I would repeat again that I never knew him so well. Due to this limitation I wouldn’t be able to describe him as kind but as a man with an iron fist, a very strong one at that. He was a disciplinarian, quick to lash you before you got out of hand, sort of ‘a stitch in time saves nine’ mentality. But in all earnestness, I have known men who were strict but with a very compassionate heart. So I would say, despite the fact that I never knew him so well, that he was very compassionate. Only a compassionate person would care enough about your future that he would discipline you now so that in the future you wouldn’t live a life of regrets. In this regard I say he was a very, very kind man, dishing out discipline in abundant proportions.
Truly he was a great man, a man that would be remembered for good. It is unfortunate that he is gone, the church is shaken but it shall not be moved. This is because in as much as he was a pillar, he is not the pillar. Neither was he the foundation but he planted us on the foundation where we draw our strength and comfort which is needed now more than ever as a result of his passing. He was great and even the mere thought of him inspires greatness. He was a very stubborn man and even his stubbornness birthed his greatness. He reminds me of Apostle Paul. It was said of the Reverend that there was a time he took a leave only for people to travel and come back home with numerous letters filled with instructions on what each person was to do in his area of responsibility. Truly that was a purely physical leave, for his spirit never rested from the work he was assigned to do. Even as I write, I am very uncertain as to whether it was even a physical leave, for, as I said earlier, he was never one to take a leave, maybe it was a leave on paper, but in reality, no, that was as different from a typical leave as white is from black.
Leukaemia, leukaemia, you came along and took his body but his spirit is with the Lord and his memories can never be wiped away from my heart. I will always remember that there was a man that changed the twentieth century. I will always remember that there was a man who set a pace and a standard for the twenty-first century. He will always be remembered and even if he may be forgotten as time passes, the lessons that God as taught through him will always be remembered and passed on to the next generation and the generation after that, for all that he has taught have become the very fibre of our being, we cannot but choose to live that which we have been taught.
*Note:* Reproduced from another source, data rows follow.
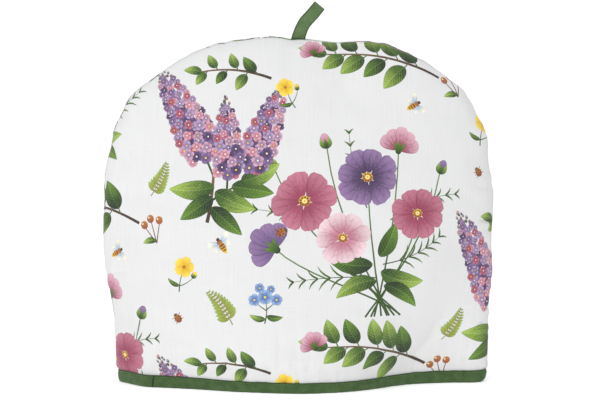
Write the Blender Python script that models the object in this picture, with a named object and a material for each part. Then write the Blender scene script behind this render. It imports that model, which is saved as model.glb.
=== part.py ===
"""A padded tea cosy standing on its bound hem.

Two padded dome-shaped cloth panels are sewn together along their curved edge, in the plane y = 0.
A folded tape binds the open hem all the way round, and a folded tape loop is caught in the seam at
the top.  Metres, +Z up, front towards -Y.  The origin is the middle of the hem's box, on the
surface that the cosy stands on.
"""

import math

import bpy

# Clearances and cloth
GAP = 0.0003                # between two pieces that touch
TAPE = 0.0012               # thickness of the folded tape, in the binding and in the loop
HEM_THICKNESS = 0.0048      # a panel where the binding presses it flat
PAD_THICKNESS = 0.0080      # a panel where the padding is free
PAD_RISE = 0.016            # height over which the padding swells above the binding
LIP_RADIUS = 0.010          # width of the padded roll beside the sewn edge
SEAM_MARGIN = 0.005         # width of the flat margin where the two panels meet
MARGIN_EASE = 0.008         # width over which the inner face leaves the margin

# Width and height of the whole and of its straight lower band
HALF_WIDTH = 0.1613         # middle to the widest place of the sewn edge
EDGE_TOP = 0.2823           # the sewn edge at the loop
BAND_TOP = 0.012            # below this height the walls stand straight
BINDING_HEIGHT = 0.0104
PANEL_BOTTOM = TAPE + GAP   # the panels' lower edge, just above the tape under it

# Ends of the open hem, to the left and right of the middle
HEM_LEFT = 0.1474
HEM_RIGHT = 0.1541

# Sewn edge: height, reach to the left of the middle, reach to the right
EDGE_ROWS = (
    (BAND_TOP, HEM_LEFT, HEM_RIGHT),
    (0.0150, 0.1490, 0.1552),
    (0.0200, 0.1501, 0.1562),
    (0.0370, 0.1514, 0.1573),
    (0.0570, 0.1525, 0.1578),
    (0.0720, 0.1554, 0.1585),
    (0.0900, 0.1586, 0.1603),
    (0.1110, 0.1605, 0.1597),
    (0.1290, 0.1606, 0.1599),
    (0.1500, 0.1595, HALF_WIDTH),
    (0.1700, 0.1588, 0.1590),
    (0.1850, 0.1564, 0.1570),
    (0.2000, 0.1526, 0.1558),
    (0.2100, 0.1501, 0.1532),
    (0.2200, 0.1453, 0.1474),
    (0.2310, 0.1403, 0.1420),
    (0.2360, 0.1370, 0.1386),
    (0.2410, 0.1312, 0.1354),
    (0.2510, 0.1171, 0.1224),
    (0.2605, 0.1037, 0.1099),
    (0.2650, 0.0969, 0.1031),
)

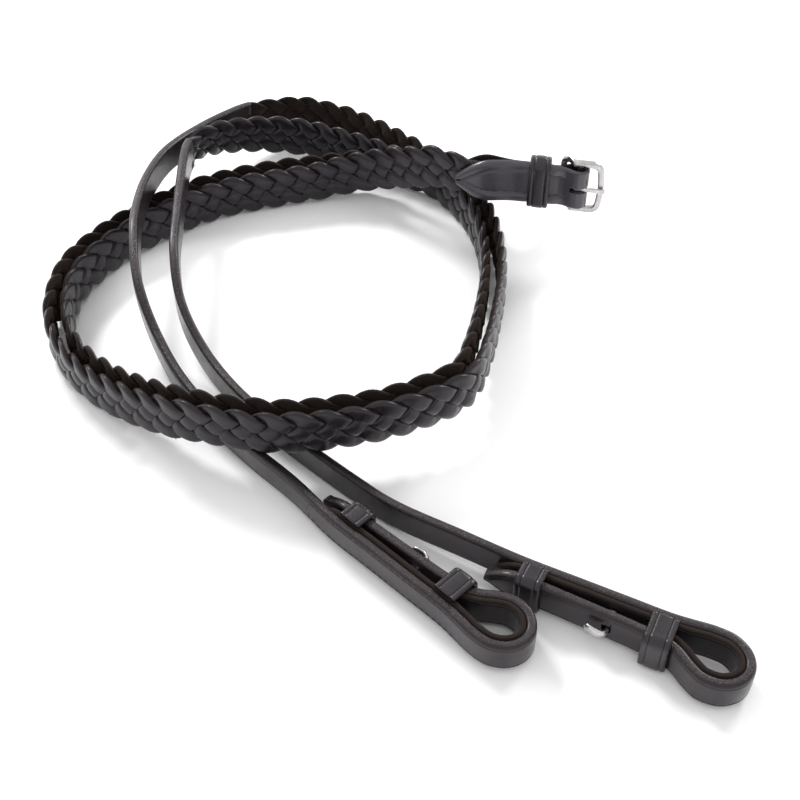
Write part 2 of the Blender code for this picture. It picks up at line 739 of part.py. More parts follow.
buckle_end = BuckleEnd()
outer_plait = Route(from_layout(OUTER_PLAIT_ROUTE))
chape_line = [tuple(buckle_end.spot(along, 0)) for along in (-buckle_end.length, -47, -40, -33)]
POINT_REIN = BitEnd("point_rein", (11.8, 259.4), (0.72, -0.694), -1, POINT_STRAP_ROUTE,
                    from_layout(OUTER_PLAIT_ROUTE + POINT_ROUTE))
BUCKLE_REIN = BitEnd("buckle_rein", (88.0, 252.8), (0.898, -0.441), 1, BUCKLE_STRAP_ROUTE,
                     inner_plait_route(outer_plait) + chape_line)

for rein in (POINT_REIN, BUCKLE_REIN):
    make_strap(rein)
    make_liner(rein)
    make_keeper(rein, FRONT_KEEPER_AT, "_front_keeper")
    make_keeper(rein, REAR_KEEPER_AT, "_rear_keeper")
    make_hook_stud(rein)
    make_stitching(rein)

point_start = POINT_REIN.route.nearest(from_layout(OUTER_PLAIT_ROUTE[-1:])[0], first=800) + 6
plait_end = make_plait("point_rein", POINT_REIN.route, POINT_REIN.splice, point_start)
make_point_strap(POINT_REIN.route, plait_end + GAP)

inside_chape = BUCKLE_REIN.route.nearest(buckle_end.spot(-41.5, 0), first=800)
make_plait("buckle_rein", BUCKLE_REIN.route, BUCKLE_REIN.splice, inside_chape)
make_chape(buckle_end)
make_chape_keeper(buckle_end)
make_chape_stitching(buckle_end)
make_buckle_frame(buckle_end)
make_buckle_tongue(buckle_end)
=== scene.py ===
"""The looks of the plaited leather reins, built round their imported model."""

import math
import random

import bmesh
import bpy
import numpy as np
from mathutils import Matrix, Vector


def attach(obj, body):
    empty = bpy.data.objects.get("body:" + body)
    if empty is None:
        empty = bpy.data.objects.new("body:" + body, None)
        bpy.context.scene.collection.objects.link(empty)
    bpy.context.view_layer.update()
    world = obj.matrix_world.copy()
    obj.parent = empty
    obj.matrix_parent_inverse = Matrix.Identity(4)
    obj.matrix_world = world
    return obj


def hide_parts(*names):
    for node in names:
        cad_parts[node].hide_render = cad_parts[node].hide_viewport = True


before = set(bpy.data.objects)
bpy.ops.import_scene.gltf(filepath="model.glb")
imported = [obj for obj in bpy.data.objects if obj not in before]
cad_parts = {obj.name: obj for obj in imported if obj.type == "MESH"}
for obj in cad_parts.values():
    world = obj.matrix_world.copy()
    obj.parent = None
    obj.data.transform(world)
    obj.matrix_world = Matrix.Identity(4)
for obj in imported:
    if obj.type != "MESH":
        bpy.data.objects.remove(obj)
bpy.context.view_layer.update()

MM = 0.001  # sizes are in millimetres, and the setting in metres
LAYOUT_CENTRE = (-16.2, 388.3)  # the middle of the layout, which lies at the origin

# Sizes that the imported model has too
GAP = 0.35  # between pieces that don't touch
STRAP_WIDTH = 12.7
STRAP_THICKNESS = 3.6
LINER_THICKNESS = 2.0
PLAIT_WIDTH = 21.6
PLAIT_PITCH = 10.5  # advance of the plait from one edge lobe to the next
KEEPER_LENGTH = 9.5
KEEPER_WALL = 1.6
CHAPE_WIDTH = 22.4
CHAPE_FOLD_WIDTH = 19.4
CHAPE_LEATHER = 1.6
POINT_WIDTH = 12.7
POINT_THICKNESS = 3.2
BAR_RADIUS = 1.3
FRAME_REAR = 8.6  # from the bar's middle to the frame's outside
FRAME_FRONT = 10.2
FRAME_CRANK = 4.0  # how far the rear is set back behind the chape
FRAME_HEIGHT = 26.6
FRAME_RAIL = 3.1
FRAME_SIDE_BAR = 2.9
PLAIT_SPACING = 6.8  # between the middles of plaits that lie together
KEEPER_REST = STRAP_WIDTH / 2 + GAP + KEEPER_WALL
FLOOR_CLEARANCE = 0.06

# Sizes of the finer shapes
STRANDS = 4
STRAND_WIDTH = 6.7
STRAND_THICKNESS = 1.8
STRAND_SWING = 7.3  # from the plait's middle to a strand's middle at its edge
STRAND_WAVE = 1.08  # how far a strand goes over and under
STRAND_STEP = 0.9  # from one of a strand's rings to the next
FIBRES = 2200  # loose fibres on each plait
FIBRE_TURNS = (0, 2.094, 4.189)  # a fibre has three sides
LOWEST_FIBRE = 0.1  # above the floor
STITCH_PITCH = 2.9
STITCH_LENGTH = 2.1
STITCH_RADIUS = 0.36
STITCH_DIP = 0.32  # how deep a stitch's ends go into the leather
STITCH_INSET = 1.75  # from a strap's edge to its row of stitches
STITCH_SIDES = 7
BILLET_SLIT = (3.4, 9.0, 2.9)  # along, through and across the strap
TONGUE_SLOT = (12, 8.6, 2.6)
# The hook's widths at its marks, from root to tip, and (height, radius) up the plate
HOOK_WIDTHS = [2.2, 2.2, 2.3, 3.0, 4.4, 4.8, 3.6]
STUD_PLATE = [(-0.5, 3.3), (-0.45, 3.55), (0.1, 3.6), (0.4, 3.4), (0.55, 2.8), (0.6, 0.6)]
HOLES = 3
HOLE_PITCH = 12
HOLE_RADIUS = 1.5
POINT_TAPER = 12.0
KEEPER_CORNER = 1.5  # the round corners of the keepers' sections
CHAPE_KEEPER_AT = -17.0
CHAPE_KEEPER_LENGTH = 9.2
CHAPE_KEEPER_CORNER = 2.2
CHAPE_KEEPER_RISE = 1.5  # over the rolls of the chape
ROLL_HEIGHT = 1.5
GROOVE_DEPTH = 0.65
GROOVE_WIDTH = 0.42
FRAME_CORNER = 3.0
FRAME_BULGE = 1.1  # how far the frame's front swells outwards
FRAME_DEPTH = 1.3  # half the frame's thickness
FRAME_SQUARENESS = 0.6  # 1 gives the frame's bars a round section, 0 a square one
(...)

In just one day, I heard of the death of two people, the Reverend and Dapo Adenuga, a member of the teenage class; one so old and the other so young. I began to think about life and how long I have left in this life and I came to a conclusion that I usually come to anytime I think about death: no matter how much you pray against it, every day you live is a day closer to that day. For all you know, it may be around the corner. Many times we find ourselves praying that death should not come instead of praying that we should live the life we have been called to live while death has not yet come. And so we see a lot of people around who have lived a very long life but even then, the wrong life. I have learnt a lot from the Reverend in life, but if there is one thing I have learnt from him in his death, it is this: live the right life no matter how long it may last. This is what I intend to do from now henceforth, God willing. As long as His grace is available, I will live the life I have been called to live, serving Him in the way I have been called to serve for only then will I be happy, only then will I have been fulfilled.
I want to live a sort of life that will have no regrets. I thought about death and I noticed something about the graveside: everyone wants to hear something good about the person and so, in most cases, good things are said about the person whether he was good or bad. In this life the only two persons that know everything about you are you and God. So I think to myself that if I were called to my graveside to speak about me on my funeral, what would I say? Would I say I was good? Or, would I say I was bad? For me to be able to speak ‘good’ at my funeral, shouldn’t I start to live good from today? The truth about life is that every decision you make is another word added to your obituary. You spend your lifetime writing what would be said of you on the last day. You spend your lifetime writing your obituary. I pray God gives me the grace to write the best words available.
My dear brethren, a comrade has fallen today, not to sin and iniquity, but to death. I wonder if fallen is the right word. He has passed on into eternity, for Christ has died and has risen so death has lost its sting and the grave its victory. Death is only an archway that all Christians must pass through to get to eternity with Christ our lovely bridegroom that awaits us. So fallen is the wrong word for only the defeated fall. A comrade did not fall. A comrade has risen today, for the risen is the victor. The risen is victorious.
Farewell Venerable & Professor Olaitan. Good bye our great leader. Your memory lives on. You truly are a comrade victorious.